Full time language study makes me feel like a zombie. I’m tired, brain dead, and always hungry. I couldn’t stop crying for two hours this morning. It’s embarrassing, unprofessional, and a waste of time. But it was all I could do today. I just lost it. If there is one thing I can’t stand it is feeling inadequate. I’m not afraid of making mistakes, but it is the constant barrage of mini-failures that just wears me down. I sit in class defeated and unable to muster the energy to put my heart into the exercise. But the problem is these feelings come in waves. Sometimes I feel great about class, but the last two days have been brutal. My brain knows that half the words we are learning aren’t used in Egypt, so it filters them out. But then I’m expected in class to know the vocab. Once I hit the slippery slope of defeated though, the day is shot. There are no gold stars or measures of success, because language is like the universe – constantly expanding and no one knows where the end is, if there is one. Even in those brief success moments, you know that right around the corner is a new set of vocab or a new grammar rule.

I pride myself on my positive attitude and ability to look on the bright side of things, but I’m having a hard time even finding the energy to be grateful. I really do feel like my pep has been stolen. I hope that it finds its way home soon, because 8 months is a long time. It’s one of those moments when I really wish I just had my dog. I hate sounding whiny and pessimistic, but I feel like this is part of the culture cycle. I’m finally hitting that point where everything isn’t rosy anymore.

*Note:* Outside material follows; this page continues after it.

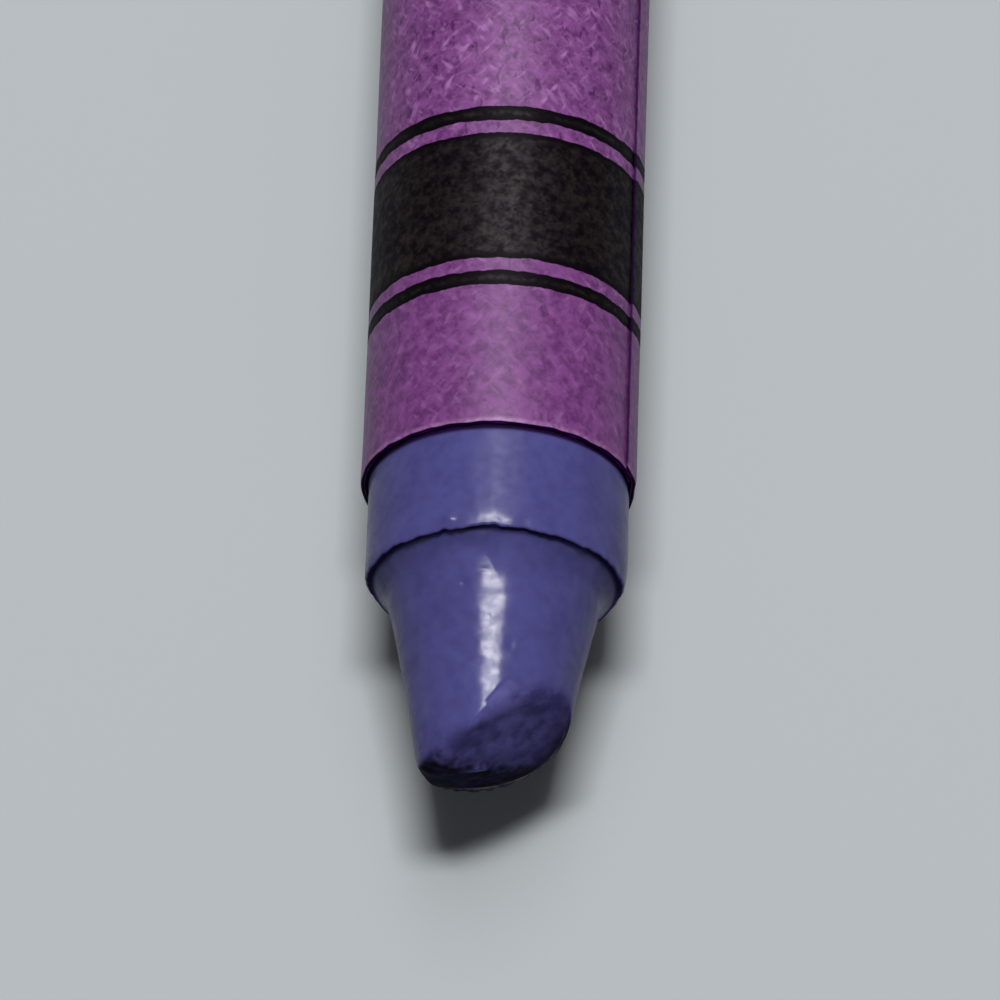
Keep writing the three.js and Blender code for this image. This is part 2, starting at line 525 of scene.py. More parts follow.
# How far the face rises over that plane: a dome that comes down to nothing at the rim, less a soft crease
# along a slanting ridge, below which the face looks down, and with small chips on it.
def wornRise(across, up, share):
    size, wave, seed = wear["ridgeWander"]
    offRidge = (wear["ridgeAt"] + wear["ridgeSlant"] * across - up) * wear["ridgeTurn"]
    offRidge = offRidge + size * softNoise(across, up, wave, seed)
    crease = np.sqrt(offRidge**2 + wear["creaseSoft"] ** 2) - wear["creaseRise"]
    chips = 0
    for chipAcross, chipUp, width, height in wear["chips"]:
        away = (across - chipAcross) ** 2 + (up - chipUp) ** 2
        chips = chips + height * np.exp(-away / width**2)
    return (wear["dome"] - wear["crease"] * crease) * (1 - share**2) + chips


# A place on the worn face: a share of the way from the axis to the rim, in the direction of each angle.
def facePoint(share, angle, rimRadius):
    radius = rimRadius * share
    across = radius * np.sin(angle)
    up = radius * np.cos(angle)
    return radius, wornHeight(across, up) + wornRise(across, up, share)


# Where the worn face meets the cone, in the direction of each angle. Each pass takes the cone's radius at
# the height that the last one gave.
def wornRim(angle):
    height = np.full_like(angle, shoulder + wear["reach"])
    for _ in range(wear["passes"]):
        radius = flankRadius(height)
        height = wornHeight(radius * np.sin(angle), radius * np.cos(angle))
    return onFlank(height)


# How far the rim is rounded at each turn: the usual rounding, moved towards other ones by their masks. It
# gives the masks of the broad and the tight places too.
def rimRounding(turn):
    masks = {name: hill(turn, *wear[name][1:]) for name in ("broad", "crisp", "corner")}
    tightAngle, tightReach = wear["tight"][1:]
    masks["tight"] = (1 - ease(degreesAway(turn, tightAngle), *tightReach)) * (1 - masks["corner"])
    rounding = wear["round"]
    for name, mask in masks.items():
        rounding = rounding + (wear[name][0] - wear["round"]) * mask
    return rounding, masks["broad"], masks["tight"]


# How the lip runs at each turn: its height, its rounding, how far the collar rolls in before it, and a mask
# of the underside. Nicks and soft waves push it to and fro, and the underside is worn back.
def lipCourse(turn):
    push = sum(depth * hill(turn, at, width) for at, width, depth in lip["nicks"])
    for depth, degrees, seed in lip["waver"]:
        push = push + depth * noiseRound(turn, degrees, seed)
    under = ease(np.abs(turn), *lip["underside"])
    share, degrees, seed = lip["rollWaver"]
    roll = lip["roll"] * (lip["rollLeast"] + (1 - lip["rollLeast"]) * hill(turn, 0, lip["rollWidth"]))
    roll = roll * (1 + share * noiseRound(turn, degrees, seed))
    return shoulder - push - lip["setback"] * under, lip["round"] * (1 + under), roll, under


# Points of a curve that leaves its first point towards the second and arrives at the third.
def bend(start, corner, end, shares):
    gone = shares[:, None]
    keep = 1 - gone
    return tuple(keep**2 * start[i] + 2 * keep * gone * corner[i] + gone**2 * end[i] for i in (0, 1))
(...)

Gave a five minute impromptu presentation for my supervisor today. Felt crappy in the afternoon, but make me perform under pressure and it is like magic. I spoke in Arabic with only a few English notes (such as, “my family lives”) and a couple Arabic ones. It is so hard to remember the word for Germany in Arabic. And I did it! I’m reading and speaking. And it is awesome. Now if only I felt healthy enough to celebrate.